**PROVIDED MATERIAL**:

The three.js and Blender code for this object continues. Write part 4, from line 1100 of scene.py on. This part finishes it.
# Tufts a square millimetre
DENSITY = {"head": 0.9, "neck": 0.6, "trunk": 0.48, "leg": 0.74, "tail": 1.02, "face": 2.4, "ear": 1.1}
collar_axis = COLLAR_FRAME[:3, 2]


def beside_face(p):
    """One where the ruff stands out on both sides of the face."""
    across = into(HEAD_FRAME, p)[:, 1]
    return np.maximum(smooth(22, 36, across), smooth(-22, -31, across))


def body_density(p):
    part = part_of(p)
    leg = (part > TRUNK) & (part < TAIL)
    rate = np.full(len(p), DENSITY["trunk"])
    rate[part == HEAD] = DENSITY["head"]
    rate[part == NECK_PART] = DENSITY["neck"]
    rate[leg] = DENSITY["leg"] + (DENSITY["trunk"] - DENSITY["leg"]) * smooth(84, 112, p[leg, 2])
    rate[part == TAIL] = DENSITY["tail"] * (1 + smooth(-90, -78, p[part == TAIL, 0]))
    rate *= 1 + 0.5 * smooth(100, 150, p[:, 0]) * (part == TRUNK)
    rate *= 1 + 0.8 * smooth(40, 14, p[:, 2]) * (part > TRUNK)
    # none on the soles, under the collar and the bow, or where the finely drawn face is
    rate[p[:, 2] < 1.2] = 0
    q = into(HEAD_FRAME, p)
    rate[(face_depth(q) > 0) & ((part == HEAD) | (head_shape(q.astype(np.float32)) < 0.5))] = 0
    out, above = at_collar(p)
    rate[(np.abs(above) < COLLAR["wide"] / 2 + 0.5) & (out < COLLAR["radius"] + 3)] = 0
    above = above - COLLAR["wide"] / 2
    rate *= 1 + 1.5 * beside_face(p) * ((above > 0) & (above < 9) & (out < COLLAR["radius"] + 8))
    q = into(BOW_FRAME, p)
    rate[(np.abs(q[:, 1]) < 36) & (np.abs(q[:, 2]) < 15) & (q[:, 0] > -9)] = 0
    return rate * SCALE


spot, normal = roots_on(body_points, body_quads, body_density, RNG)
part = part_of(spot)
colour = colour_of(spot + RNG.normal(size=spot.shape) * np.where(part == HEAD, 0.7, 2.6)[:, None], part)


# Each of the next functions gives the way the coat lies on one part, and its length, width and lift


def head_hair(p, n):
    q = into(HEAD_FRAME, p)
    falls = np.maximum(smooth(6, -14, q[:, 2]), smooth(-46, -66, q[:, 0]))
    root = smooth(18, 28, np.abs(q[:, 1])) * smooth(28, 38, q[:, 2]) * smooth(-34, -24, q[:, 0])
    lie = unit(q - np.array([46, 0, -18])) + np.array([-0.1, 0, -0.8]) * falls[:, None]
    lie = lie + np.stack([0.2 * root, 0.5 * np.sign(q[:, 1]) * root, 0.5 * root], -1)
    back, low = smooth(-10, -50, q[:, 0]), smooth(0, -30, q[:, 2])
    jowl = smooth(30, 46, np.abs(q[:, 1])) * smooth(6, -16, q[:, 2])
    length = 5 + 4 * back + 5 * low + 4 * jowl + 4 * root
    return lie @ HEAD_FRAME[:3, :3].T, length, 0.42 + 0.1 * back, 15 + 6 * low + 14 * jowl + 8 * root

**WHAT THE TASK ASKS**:
Write out every line of the material again, exactly as it reads.

**EXERCISE ANSWER**:
The three.js and Blender code for this object continues. Write part 4, from line 1100 of scene.py on. This part finishes it.
# Tufts a square millimetre
DENSITY = {"head": 0.9, "neck": 0.6, "trunk": 0.48, "leg": 0.74, "tail": 1.02, "face": 2.4, "ear": 1.1}
collar_axis = COLLAR_FRAME[:3, 2]


def beside_face(p):
    """One where the ruff stands out on both sides of the face."""
    across = into(HEAD_FRAME, p)[:, 1]
    return np.maximum(smooth(22, 36, across), smooth(-22, -31, across))


def body_density(p):
    part = part_of(p)
    leg = (part > TRUNK) & (part < TAIL)
    rate = np.full(len(p), DENSITY["trunk"])
    rate[part == HEAD] = DENSITY["head"]
    rate[part == NECK_PART] = DENSITY["neck"]
    rate[leg] = DENSITY["leg"] + (DENSITY["trunk"] - DENSITY["leg"]) * smooth(84, 112, p[leg, 2])
    rate[part == TAIL] = DENSITY["tail"] * (1 + smooth(-90, -78, p[part == TAIL, 0]))
    rate *= 1 + 0.5 * smooth(100, 150, p[:, 0]) * (part == TRUNK)
    rate *= 1 + 0.8 * smooth(40, 14, p[:, 2]) * (part > TRUNK)
    # none on the soles, under the collar and the bow, or where the finely drawn face is
    rate[p[:, 2] < 1.2] = 0
    q = into(HEAD_FRAME, p)
    rate[(face_depth(q) > 0) & ((part == HEAD) | (head_shape(q.astype(np.float32)) < 0.5))] = 0
    out, above = at_collar(p)
    rate[(np.abs(above) < COLLAR["wide"] / 2 + 0.5) & (out < COLLAR["radius"] + 3)] = 0
    above = above - COLLAR["wide"] / 2
    rate *= 1 + 1.5 * beside_face(p) * ((above > 0) & (above < 9) & (out < COLLAR["radius"] + 8))
    q = into(BOW_FRAME, p)
    rate[(np.abs(q[:, 1]) < 36) & (np.abs(q[:, 2]) < 15) & (q[:, 0] > -9)] = 0
    return rate * SCALE


spot, normal = roots_on(body_points, body_quads, body_density, RNG)
part = part_of(spot)
colour = colour_of(spot + RNG.normal(size=spot.shape) * np.where(part == HEAD, 0.7, 2.6)[:, None], part)


# Each of the next functions gives the way the coat lies on one part, and its length, width and lift


def head_hair(p, n):
    q = into(HEAD_FRAME, p)
    falls = np.maximum(smooth(6, -14, q[:, 2]), smooth(-46, -66, q[:, 0]))
    root = smooth(18, 28, np.abs(q[:, 1])) * smooth(28, 38, q[:, 2]) * smooth(-34, -24, q[:, 0])
    lie = unit(q - np.array([46, 0, -18])) + np.array([-0.1, 0, -0.8]) * falls[:, None]
    lie = lie + np.stack([0.2 * root, 0.5 * np.sign(q[:, 1]) * root, 0.5 * root], -1)
    back, low = smooth(-10, -50, q[:, 0]), smooth(0, -30, q[:, 2])
    jowl = smooth(30, 46, np.abs(q[:, 1])) * smooth(6, -16, q[:, 2])
    length = 5 + 4 * back + 5 * low + 4 * jowl + 4 * root
    return lie @ HEAD_FRAME[:3, :3].T, length, 0.42 + 0.1 * back, 15 + 6 * low + 14 * jowl + 8 * root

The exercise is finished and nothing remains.